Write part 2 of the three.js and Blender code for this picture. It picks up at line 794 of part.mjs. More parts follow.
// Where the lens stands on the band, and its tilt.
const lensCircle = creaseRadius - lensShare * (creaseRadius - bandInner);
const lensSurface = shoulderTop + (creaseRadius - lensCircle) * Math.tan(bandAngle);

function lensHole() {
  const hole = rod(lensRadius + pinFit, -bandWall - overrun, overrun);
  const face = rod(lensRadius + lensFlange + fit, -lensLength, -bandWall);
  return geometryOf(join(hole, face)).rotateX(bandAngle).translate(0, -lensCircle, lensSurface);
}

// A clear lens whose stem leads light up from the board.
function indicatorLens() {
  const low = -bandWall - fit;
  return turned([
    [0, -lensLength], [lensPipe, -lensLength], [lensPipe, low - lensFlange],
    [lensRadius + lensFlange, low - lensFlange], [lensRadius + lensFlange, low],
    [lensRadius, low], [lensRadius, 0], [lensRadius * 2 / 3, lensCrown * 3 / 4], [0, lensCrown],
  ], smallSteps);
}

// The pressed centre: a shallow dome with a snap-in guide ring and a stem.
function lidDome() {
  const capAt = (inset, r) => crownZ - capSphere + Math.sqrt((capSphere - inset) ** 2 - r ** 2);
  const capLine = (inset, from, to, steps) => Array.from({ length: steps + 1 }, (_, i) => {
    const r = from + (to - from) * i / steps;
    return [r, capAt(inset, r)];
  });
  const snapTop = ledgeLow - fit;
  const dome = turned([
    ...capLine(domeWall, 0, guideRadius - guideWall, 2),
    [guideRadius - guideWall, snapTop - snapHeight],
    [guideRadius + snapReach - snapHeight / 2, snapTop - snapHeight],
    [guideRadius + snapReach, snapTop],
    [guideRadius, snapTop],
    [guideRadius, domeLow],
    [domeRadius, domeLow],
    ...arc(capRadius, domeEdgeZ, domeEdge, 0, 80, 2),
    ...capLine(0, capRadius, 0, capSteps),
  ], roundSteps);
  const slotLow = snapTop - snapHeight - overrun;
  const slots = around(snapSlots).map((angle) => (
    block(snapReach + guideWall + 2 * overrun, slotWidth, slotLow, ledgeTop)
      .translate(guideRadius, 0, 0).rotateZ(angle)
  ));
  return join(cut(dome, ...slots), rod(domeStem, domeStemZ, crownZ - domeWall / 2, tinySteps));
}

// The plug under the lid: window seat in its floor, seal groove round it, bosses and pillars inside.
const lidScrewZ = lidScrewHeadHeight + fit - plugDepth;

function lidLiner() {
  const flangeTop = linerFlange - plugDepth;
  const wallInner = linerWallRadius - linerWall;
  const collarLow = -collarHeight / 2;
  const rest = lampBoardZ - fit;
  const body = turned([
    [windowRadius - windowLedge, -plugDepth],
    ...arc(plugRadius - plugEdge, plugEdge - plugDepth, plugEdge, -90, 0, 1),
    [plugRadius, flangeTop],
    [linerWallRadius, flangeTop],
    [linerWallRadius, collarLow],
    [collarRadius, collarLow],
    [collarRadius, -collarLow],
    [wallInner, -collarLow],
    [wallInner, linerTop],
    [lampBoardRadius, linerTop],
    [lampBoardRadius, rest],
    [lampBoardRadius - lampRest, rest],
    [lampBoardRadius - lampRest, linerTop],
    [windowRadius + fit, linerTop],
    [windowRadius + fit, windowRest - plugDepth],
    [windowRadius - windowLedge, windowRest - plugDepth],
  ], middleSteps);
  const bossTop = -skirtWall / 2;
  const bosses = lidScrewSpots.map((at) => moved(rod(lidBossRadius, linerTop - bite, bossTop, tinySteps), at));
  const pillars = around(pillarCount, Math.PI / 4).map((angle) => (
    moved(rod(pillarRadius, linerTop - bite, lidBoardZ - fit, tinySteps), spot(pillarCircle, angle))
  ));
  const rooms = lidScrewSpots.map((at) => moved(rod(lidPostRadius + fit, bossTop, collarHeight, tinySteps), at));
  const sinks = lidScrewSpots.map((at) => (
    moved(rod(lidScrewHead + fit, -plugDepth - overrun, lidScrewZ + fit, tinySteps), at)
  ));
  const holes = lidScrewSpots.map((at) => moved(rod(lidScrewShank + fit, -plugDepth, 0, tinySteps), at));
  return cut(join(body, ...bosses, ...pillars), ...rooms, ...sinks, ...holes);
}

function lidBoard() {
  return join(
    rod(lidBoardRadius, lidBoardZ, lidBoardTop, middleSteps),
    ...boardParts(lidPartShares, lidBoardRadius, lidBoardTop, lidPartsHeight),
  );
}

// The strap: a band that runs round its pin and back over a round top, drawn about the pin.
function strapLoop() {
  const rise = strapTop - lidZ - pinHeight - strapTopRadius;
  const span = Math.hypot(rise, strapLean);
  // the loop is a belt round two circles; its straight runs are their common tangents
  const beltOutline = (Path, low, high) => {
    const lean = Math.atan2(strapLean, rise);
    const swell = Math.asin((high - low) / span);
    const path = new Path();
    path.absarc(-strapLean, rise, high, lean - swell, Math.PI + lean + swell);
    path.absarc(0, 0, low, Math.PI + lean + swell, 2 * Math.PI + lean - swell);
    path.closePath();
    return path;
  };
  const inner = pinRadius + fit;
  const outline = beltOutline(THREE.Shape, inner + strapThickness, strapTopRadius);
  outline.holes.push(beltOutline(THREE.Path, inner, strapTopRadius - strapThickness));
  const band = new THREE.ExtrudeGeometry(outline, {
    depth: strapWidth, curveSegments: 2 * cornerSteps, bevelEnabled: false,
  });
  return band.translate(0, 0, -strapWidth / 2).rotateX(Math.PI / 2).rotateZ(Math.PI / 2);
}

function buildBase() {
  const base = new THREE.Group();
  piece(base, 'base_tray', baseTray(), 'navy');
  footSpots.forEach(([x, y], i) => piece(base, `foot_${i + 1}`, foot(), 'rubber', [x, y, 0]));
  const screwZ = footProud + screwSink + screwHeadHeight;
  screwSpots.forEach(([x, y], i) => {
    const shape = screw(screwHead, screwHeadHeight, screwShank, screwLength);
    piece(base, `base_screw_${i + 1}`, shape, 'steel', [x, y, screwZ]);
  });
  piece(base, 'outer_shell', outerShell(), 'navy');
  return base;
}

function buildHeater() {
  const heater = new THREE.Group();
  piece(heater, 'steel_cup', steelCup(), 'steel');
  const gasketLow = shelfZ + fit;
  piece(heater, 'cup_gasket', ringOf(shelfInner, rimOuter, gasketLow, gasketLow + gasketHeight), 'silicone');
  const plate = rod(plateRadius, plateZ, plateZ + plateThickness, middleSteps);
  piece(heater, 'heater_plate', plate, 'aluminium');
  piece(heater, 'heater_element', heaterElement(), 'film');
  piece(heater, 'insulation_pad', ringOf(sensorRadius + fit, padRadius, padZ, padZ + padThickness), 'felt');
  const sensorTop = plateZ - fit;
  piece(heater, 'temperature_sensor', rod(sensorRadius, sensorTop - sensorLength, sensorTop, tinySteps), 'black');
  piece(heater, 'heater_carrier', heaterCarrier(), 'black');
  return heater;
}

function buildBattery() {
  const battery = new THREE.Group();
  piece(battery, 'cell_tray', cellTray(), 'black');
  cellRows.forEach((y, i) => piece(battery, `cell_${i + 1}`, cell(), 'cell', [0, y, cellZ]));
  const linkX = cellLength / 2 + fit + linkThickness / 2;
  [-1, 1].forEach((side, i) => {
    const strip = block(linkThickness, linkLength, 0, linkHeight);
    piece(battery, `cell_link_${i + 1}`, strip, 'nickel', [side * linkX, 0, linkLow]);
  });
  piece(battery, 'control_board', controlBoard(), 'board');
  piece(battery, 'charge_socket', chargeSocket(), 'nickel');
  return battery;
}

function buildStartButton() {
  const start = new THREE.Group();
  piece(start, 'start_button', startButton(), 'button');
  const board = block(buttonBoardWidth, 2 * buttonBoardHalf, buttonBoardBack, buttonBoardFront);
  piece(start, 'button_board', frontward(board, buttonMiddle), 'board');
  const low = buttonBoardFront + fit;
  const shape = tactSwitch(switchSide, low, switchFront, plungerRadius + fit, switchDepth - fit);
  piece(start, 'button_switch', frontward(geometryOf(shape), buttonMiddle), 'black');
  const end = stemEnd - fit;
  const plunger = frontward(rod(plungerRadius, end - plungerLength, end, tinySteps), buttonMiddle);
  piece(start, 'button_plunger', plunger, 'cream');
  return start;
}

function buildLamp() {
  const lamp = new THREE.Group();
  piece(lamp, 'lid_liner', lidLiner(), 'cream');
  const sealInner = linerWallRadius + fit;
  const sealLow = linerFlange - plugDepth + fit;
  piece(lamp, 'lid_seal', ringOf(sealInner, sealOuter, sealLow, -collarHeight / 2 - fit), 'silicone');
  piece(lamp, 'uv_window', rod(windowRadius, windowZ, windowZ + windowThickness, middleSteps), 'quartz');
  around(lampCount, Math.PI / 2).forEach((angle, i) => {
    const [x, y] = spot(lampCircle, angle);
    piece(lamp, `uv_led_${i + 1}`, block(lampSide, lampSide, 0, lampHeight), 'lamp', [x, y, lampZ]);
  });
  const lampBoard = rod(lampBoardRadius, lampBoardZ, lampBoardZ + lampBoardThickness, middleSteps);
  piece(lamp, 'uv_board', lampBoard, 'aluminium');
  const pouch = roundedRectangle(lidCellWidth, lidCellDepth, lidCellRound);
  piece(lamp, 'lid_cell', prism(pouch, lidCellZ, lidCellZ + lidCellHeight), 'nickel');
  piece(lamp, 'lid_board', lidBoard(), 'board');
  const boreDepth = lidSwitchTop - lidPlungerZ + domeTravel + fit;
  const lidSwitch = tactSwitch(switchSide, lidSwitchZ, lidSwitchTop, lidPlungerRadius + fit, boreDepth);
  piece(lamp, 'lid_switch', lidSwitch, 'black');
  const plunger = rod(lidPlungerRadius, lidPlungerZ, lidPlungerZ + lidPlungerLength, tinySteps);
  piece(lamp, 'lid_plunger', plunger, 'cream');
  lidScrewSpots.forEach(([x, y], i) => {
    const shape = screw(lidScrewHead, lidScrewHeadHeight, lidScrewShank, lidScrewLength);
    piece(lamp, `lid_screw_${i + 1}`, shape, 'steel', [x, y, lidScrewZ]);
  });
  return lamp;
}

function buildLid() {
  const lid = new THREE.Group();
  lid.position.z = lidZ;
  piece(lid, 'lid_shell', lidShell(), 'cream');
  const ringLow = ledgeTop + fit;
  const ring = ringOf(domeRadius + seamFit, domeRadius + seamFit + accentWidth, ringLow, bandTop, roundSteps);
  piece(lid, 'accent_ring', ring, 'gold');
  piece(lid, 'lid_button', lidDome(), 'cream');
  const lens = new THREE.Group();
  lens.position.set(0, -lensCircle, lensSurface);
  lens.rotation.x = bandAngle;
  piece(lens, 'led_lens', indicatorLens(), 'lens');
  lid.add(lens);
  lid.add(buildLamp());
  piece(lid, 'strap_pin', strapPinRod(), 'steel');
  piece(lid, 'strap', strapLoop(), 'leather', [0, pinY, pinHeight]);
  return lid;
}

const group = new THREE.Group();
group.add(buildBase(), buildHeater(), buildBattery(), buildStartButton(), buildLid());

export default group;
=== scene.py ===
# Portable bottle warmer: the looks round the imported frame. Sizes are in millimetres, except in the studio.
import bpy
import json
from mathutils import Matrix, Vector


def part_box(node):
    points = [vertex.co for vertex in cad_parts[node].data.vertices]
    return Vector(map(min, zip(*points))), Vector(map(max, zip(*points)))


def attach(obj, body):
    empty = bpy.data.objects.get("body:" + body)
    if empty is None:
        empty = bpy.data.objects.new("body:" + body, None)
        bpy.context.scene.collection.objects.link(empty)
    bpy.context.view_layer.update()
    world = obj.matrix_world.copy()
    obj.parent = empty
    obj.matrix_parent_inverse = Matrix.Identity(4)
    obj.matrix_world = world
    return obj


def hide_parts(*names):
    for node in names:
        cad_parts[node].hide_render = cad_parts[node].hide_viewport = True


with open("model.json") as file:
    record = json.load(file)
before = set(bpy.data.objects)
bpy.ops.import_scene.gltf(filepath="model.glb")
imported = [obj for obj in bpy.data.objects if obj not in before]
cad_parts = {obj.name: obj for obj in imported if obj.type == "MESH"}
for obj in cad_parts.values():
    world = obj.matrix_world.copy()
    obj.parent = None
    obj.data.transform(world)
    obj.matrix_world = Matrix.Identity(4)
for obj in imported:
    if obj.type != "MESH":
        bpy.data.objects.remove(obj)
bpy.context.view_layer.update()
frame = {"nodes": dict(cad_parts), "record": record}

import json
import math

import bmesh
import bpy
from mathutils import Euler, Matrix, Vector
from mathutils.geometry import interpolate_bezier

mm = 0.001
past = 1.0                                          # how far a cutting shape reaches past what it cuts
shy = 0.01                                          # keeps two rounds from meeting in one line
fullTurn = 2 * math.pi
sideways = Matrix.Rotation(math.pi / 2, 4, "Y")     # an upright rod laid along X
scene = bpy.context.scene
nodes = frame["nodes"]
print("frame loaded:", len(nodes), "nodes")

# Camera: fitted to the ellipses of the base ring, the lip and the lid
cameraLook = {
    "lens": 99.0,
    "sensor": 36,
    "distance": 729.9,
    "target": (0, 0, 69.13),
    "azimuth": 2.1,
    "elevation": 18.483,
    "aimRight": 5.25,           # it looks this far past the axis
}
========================
TASK OBJECTIVE ::
Extract exactly and only the span of lines that begins at the line containing "const group = new THREE.Group();" and ends at the line containing "bpy.context.scene.collection.objects.link(empty)".

TASK SOLUTION ::
const group = new THREE.Group();
group.add(buildBase(), buildHeater(), buildBattery(), buildStartButton(), buildLid());

export default group;
=== scene.py ===
# Portable bottle warmer: the looks round the imported frame. Sizes are in millimetres, except in the studio.
import bpy
import json
from mathutils import Matrix, Vector


def part_box(node):
    points = [vertex.co for vertex in cad_parts[node].data.vertices]
    return Vector(map(min, zip(*points))), Vector(map(max, zip(*points)))


def attach(obj, body):
    empty = bpy.data.objects.get("body:" + body)
    if empty is None:
        empty = bpy.data.objects.new("body:" + body, None)
        bpy.context.scene.collection.objects.link(empty)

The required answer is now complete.